Abstract
Does the distribution of registered clinical trials investigating traditional medicine highlight a research gap in Africa, where 80% rely on these remedies? This comprehensive cross-sectional audit evaluated all 23873 African and 190644 U.S intervention trials publicly registered on clinicalTrials.gov through April 2026 [1]. Investigators computed the chi-square statistical test of distributional uniformity as the primary estimand using available registry metadata for each nation. Africa hosted only 3 traditional medicine trials, representing 0.0% of its portfolio, compared to 241 in the United States, revealing an 80-fold stark disparity in per-population global annual research investment[2]. As a robustness check, Shannon entropy of the trial distribution was 2.46 bits, confirming statistically very substantial concentration beyond clearly random variation. In Uganda, where traditional healers outnumber physicians 100 to 1, and herbs treat malaria and HIV, this trial gap fractures integrated care[3]. Missing subnational data and exclusion of registry-based observational studies also constrain generalizability and may significantly under-estimate actual traditional practice.
References
1. World Health Organization. (2023). WHO traditional medicine strategy: 2025–2034. Geneva: WHO.
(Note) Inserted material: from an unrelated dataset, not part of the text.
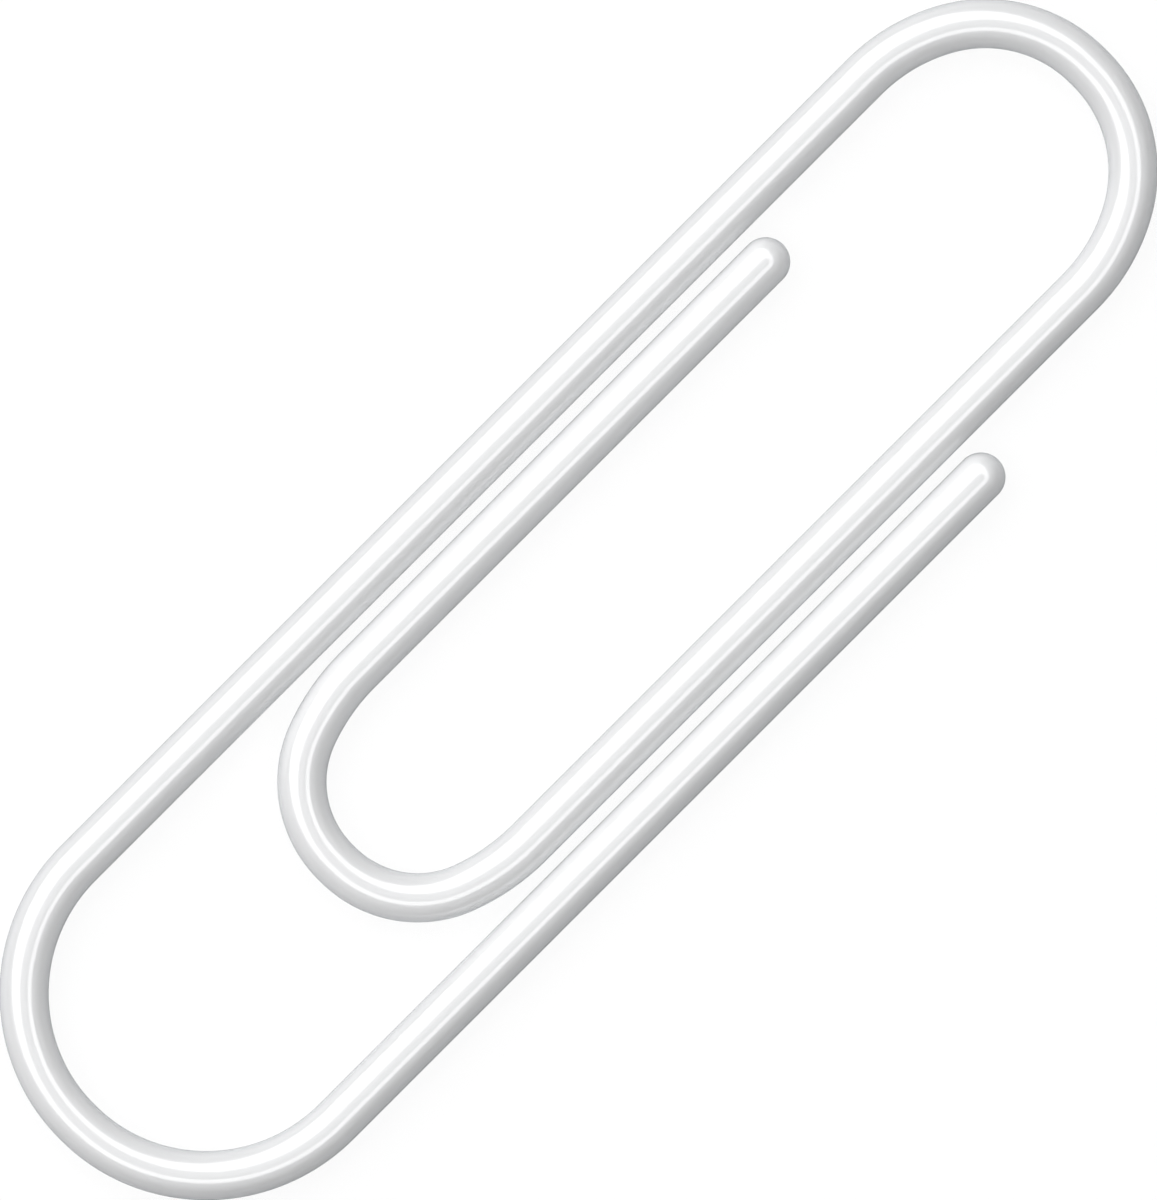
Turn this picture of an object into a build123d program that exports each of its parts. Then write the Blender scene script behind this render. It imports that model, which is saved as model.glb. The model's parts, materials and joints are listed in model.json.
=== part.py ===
"""A two-loop wire clip for paper: steel wire in a glossy plastic skin, bent flat in one plane.

The frame: the clip lies on the plane Z = 0. +Y runs along the legs, from the wide bend at the heel to
the crown. +X runs across them, towards the outer leg, and +Z is up. The origin is on the table under
the middle of the clip. All sizes are in millimetres and all angles in degrees.

Going along the wire from one free tip to the other: outer leg, heel, long leg, crown, inner leg, tongue
bend, tongue leg. The wire is divided at the outermost point of each bend, where it runs straight along X,
so the stretches on both sides can twist on each other about the wire's own line and stay face to face.
"""

from build123d import *
import os
from dataclasses import dataclass
from math import cos, radians, sin

os.makedirs("parts", exist_ok=True)

# ---- Driving dimensions ---------------------------------------------------------------------------

# The wire
core_diameter = 0.90  # drawn steel wire
coating_wall = 0.09  # thickness of the plastic skin, all round and over both tips

# The clip as a whole, measured over the skin
clip_length = 33.0  # outside of the heel to outside of the crown
clip_width = 9.06  # outside of the long leg to outside of the outer leg
paper_gap = 0.25  # clear slot between two legs that lie side by side, where the paper goes

# How far each inner feature stands back from the end of the clip that it faces
outer_tip_setback = 8.0  # outside of the crown back to the tip of the outer leg
tongue_tip_setback = 8.0  # outside of the crown back to the tip of the tongue leg
tongue_bend_setback = 8.0  # outside of the heel back to the outside of the tongue bend

# Every bend is wiped round a pin and springs open a little as it comes off. It runs straight for a
# moment at its outermost point, turns tightest beside that, and eases out into the legs.
bend_flat = 0.10  # the short straight at the outermost point, half of it on each side
heel_tightness = 0.13  # how much less the tight radius is than that of a plain half circle
heel_ease_angle = 69.0  # turn made by the easier curve on each side, in degrees
crown_tightness = 0.12
crown_ease_angle = 29.0
tongue_tightness = 0.15
tongue_ease_angle = 20.5

# ---- Sizes worked out from them -------------------------------------------------------------------

wire_diameter = core_diameter + 2 * coating_wall
core_radius = core_diameter / 2
wire_radius = wire_diameter / 2
leg_pitch = wire_diameter + paper_gap

outer_leg_x = clip_width / 2 - wire_radius
long_leg_x = -outer_leg_x
inner_leg_x = outer_leg_x - leg_pitch
tongue_leg_x = long_leg_x + leg_pitch

crown_line_y = clip_length / 2 - wire_radius
heel_line_y = -crown_line_y
tongue_line_y = heel_line_y + tongue_bend_setback

# Each tip is a half ball, and these are the y places of the balls' centres.
outer_tip_y = clip_length / 2 - outer_tip_setback - wire_radius
tongue_tip_y = clip_length / 2 - tongue_tip_setback - wire_radius

LEFT, RIGHT = -1, 1
TOWARDS_CROWN, TOWARDS_HEEL = 1, -1


# ---- The bends ------------------------------------------------------------------------------------


@dataclass
class Bend:
    """A bend that turns the wire back on itself, from a leg on its left to a leg on its right."""

    left_leg_x: float
    right_leg_x: float
    line_y: float  # y of the wire's middle line at the outermost point
    facing: int  # which way the outside of the bend looks
    tightness: float
    ease_angle: float

    def __post_init__(self):
        self.middle_x = (self.left_leg_x + self.right_leg_x) / 2
        half_span = (self.right_leg_x - self.left_leg_x - bend_flat) / 2
        self.radius = half_span - self.tightness
        self.centre_y = self.line_y - self.facing * self.radius
        # The easier curve ends where it runs along the leg, which sets how much larger it is.
        ease = radians(self.ease_angle)
        extra_radius = self.tightness / (1 - cos(ease))
        self.ease_radius = self.radius + extra_radius
        self.ease_shift_x = extra_radius * cos(ease)
        self.leg_y = self.centre_y - self.facing * extra_radius * sin(ease)

    def half(self, side):
        """The lines and curves of one half of the bend, from its outermost point to the leg."""
        turn = -side * self.facing  # which way round this half goes
        towards_leg = 0 if side == RIGHT else 180  # degrees
        flat_end_x = self.middle_x + side * bend_flat / 2
        flat = Line((self.middle_x, self.line_y), (flat_end_x, self.line_y))
        tight_turn = turn * (90 - self.ease_angle)
        tight = CenterArc((flat_end_x, self.centre_y), self.radius, self.facing * 90, tight_turn)
        ease_turn = turn * self.ease_angle
        ease_centre = (flat_end_x - side * self.ease_shift_x, self.leg_y)
        easy = CenterArc(ease_centre, self.ease_radius, towards_leg - ease_turn, ease_turn)
        return [flat, tight, easy]


heel = Bend(long_leg_x, outer_leg_x, heel_line_y, TOWARDS_HEEL, heel_tightness, heel_ease_angle)
crown = Bend(long_leg_x, inner_leg_x, crown_line_y, TOWARDS_CROWN, crown_tightness, crown_ease_angle)
tongue_bend = Bend(
    tongue_leg_x, inner_leg_x, tongue_line_y, TOWARDS_HEEL, tongue_tightness, tongue_ease_angle
)


def leg(x, low_y, high_y):
    return [Line((x, low_y), (x, high_y))]


# ---- The stretches of wire ------------------------------------------------------------------------

# Each stretch: the lines and curves that its middle follows, and the centre of its free tip, if any.
stretches = {
    "outer_leg": (
        heel.half(RIGHT) + leg(outer_leg_x, heel.leg_y, outer_tip_y),
        (outer_leg_x, outer_tip_y),
    ),
    "long_leg": (
        heel.half(LEFT) + leg(long_leg_x, heel.leg_y, crown.leg_y) + crown.half(LEFT),
        None,
    ),
    "inner_leg": (
        crown.half(RIGHT) + leg(inner_leg_x, tongue_bend.leg_y, crown.leg_y) + tongue_bend.half(RIGHT),
        None,
    ),
    "tongue_leg": (
        tongue_bend.half(LEFT) + leg(tongue_leg_x, tongue_bend.leg_y, tongue_tip_y),
        (tongue_leg_x, tongue_tip_y),
    ),
}


def round_bar(route, radius, tip):
    """A round bar along the route, with a half ball on its free tip."""
    start = Plane(origin=route @ 0, z_dir=route % 0)
    bar = sweep(start * Circle(radius), path=route)
    if tip:
        towards_crown = Rot(-90, 0, 0)
        bar += Pos(*tip) * towards_crown * Sphere(radius, arc_size1=0, align=None)
    return Pos(0, 0, wire_radius) * bar


def write_node(name, solid):
    solid.label = name
    export_step(solid, f"parts/{name}.step")


wire_length = 0.0
for name, (curves, tip) in stretches.items():
    route = Wire([edge for curve in curves for edge in curve.edges()])
    core = round_bar(route, core_radius, tip)
    coating = round_bar(route, wire_radius, tip) - core
    write_node(f"{name}_core", core)
    write_node(f"{name}_coating", coating)
    wire_length += route.length
    print(f"{name}: {route.length:.3f} mm along its middle line")

print(f"wire {wire_diameter:.3f} mm thick and {wire_length:.2f} mm long, tips left out")
for name, bend in {"heel": heel, "crown": crown, "tongue bend": tongue_bend}.items():
    print(f"{name}: turned at x {bend.middle_x:.4f}, y {bend.line_y:.4f}, legs from y {bend.leg_y:.4f},")
    print(f"  with radii of {bend.radius:.3f} and {bend.ease_radius:.3f} mm")
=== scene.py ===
import json
from math import ceil, cos, pi, radians, sin, tan

import bmesh
import bpy
from mathutils import Matrix, Vector


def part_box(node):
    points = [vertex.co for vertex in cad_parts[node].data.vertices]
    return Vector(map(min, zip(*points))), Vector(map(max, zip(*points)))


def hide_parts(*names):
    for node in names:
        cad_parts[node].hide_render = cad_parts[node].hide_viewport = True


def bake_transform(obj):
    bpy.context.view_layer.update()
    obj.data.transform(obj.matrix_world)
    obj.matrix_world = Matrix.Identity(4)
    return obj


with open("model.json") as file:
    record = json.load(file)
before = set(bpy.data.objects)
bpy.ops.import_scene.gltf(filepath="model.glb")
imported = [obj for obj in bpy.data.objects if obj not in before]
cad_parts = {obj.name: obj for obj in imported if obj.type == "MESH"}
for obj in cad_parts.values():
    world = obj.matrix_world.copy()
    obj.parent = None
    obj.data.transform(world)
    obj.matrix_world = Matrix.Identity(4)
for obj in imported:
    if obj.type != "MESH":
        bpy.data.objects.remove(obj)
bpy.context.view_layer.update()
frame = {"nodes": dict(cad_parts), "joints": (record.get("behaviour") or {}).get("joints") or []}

# ---- Steel core -----------------------------------------------------------------------------------
# One length of drawn low-carbon steel wire, zinc-plated, its cut ends tumbled round, and bent three
# times round pins. It lies wholly inside the white skin. Its four stretches keep the shapes they came
# with, and get only their finish here.

mm = 0.001
zinc_bright = (0.66, 0.68, 0.70)
zinc_dull = (0.50, 0.52, 0.55)


def new_material(name):
    """Gives back a material with one Principled shader, its nodes, its links and that shader."""
    material = bpy.data.materials.new(name)
    material.use_nodes = True
    tree = material.node_tree
    return material, tree.nodes, tree.links, tree.nodes["Principled BSDF"]


def pattern(nodes, links, places, per_mm, detail):
    """A noise from 0 to 1 over places in metres, with that many of its units to the millimetre."""
    mapping = nodes.new("ShaderNodeMapping")
    mapping.inputs["Scale"].default_value = [count / mm for count in per_mm]
    links.new(places, mapping.inputs["Vector"])
    noise = nodes.new("ShaderNodeTexNoise")
    noise.inputs["Scale"].default_value = 1.0
    noise.inputs["Detail"].default_value = detail
    links.new(mapping.outputs["Vector"], noise.inputs["Vector"])
    return noise.outputs["Fac"]


def spread(nodes, links, value, low, high):
    """A pattern's value, spread over low to high. It keeps mostly between 0.3 and 0.7."""
    span = nodes.new("ShaderNodeMapRange")
    ends = {"From Min": 0.3, "From Max": 0.7, "To Min": low, "To Max": high}
    for end, at in ends.items():
        span.inputs[end].default_value = at
    links.new(value, span.inputs["Value"])
    return span.outputs["Result"]


def between(nodes, links, share, colour, other):
    """A colour that goes from one to the other with the share."""
    mix = nodes.new("ShaderNodeMix")
    mix.data_type = "RGBA"
    mix.inputs["A"].default_value = (*colour, 1)
    mix.inputs["B"].default_value = (*other, 1)
    links.new(share, mix.inputs["Factor"])
    return mix.outputs["Result"]


def raised(nodes, links, height, depth, under=None):
    """A bump of that depth in metres, laid over the bump under it."""
    bump = nodes.new("ShaderNodeBump")
    bump.inputs["Strength"].default_value = 1.0
    bump.inputs["Distance"].default_value = depth
    links.new(height, bump.inputs["Height"])
    if under:
        links.new(under, bump.inputs["Normal"])
    return bump.outputs["Normal"]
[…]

2. Sundararajan, R., Ponticiello, M., Nansera, D., et al. (2024). Traditional healer support to improve HIV viral suppression in rural Uganda (Omuyambi): study protocol for a cluster randomized hybrid effectiveness-implementation trial. Trials, 25(1), 430. PMID: 38978123
3. Gang, R., Matsabisa, M., & Okello, D. (2024). Medicinal plants used for cutaneous wound healing in Uganda; ethnomedicinal reports and pharmacological evidences. Heliyon, 10(9), e29717.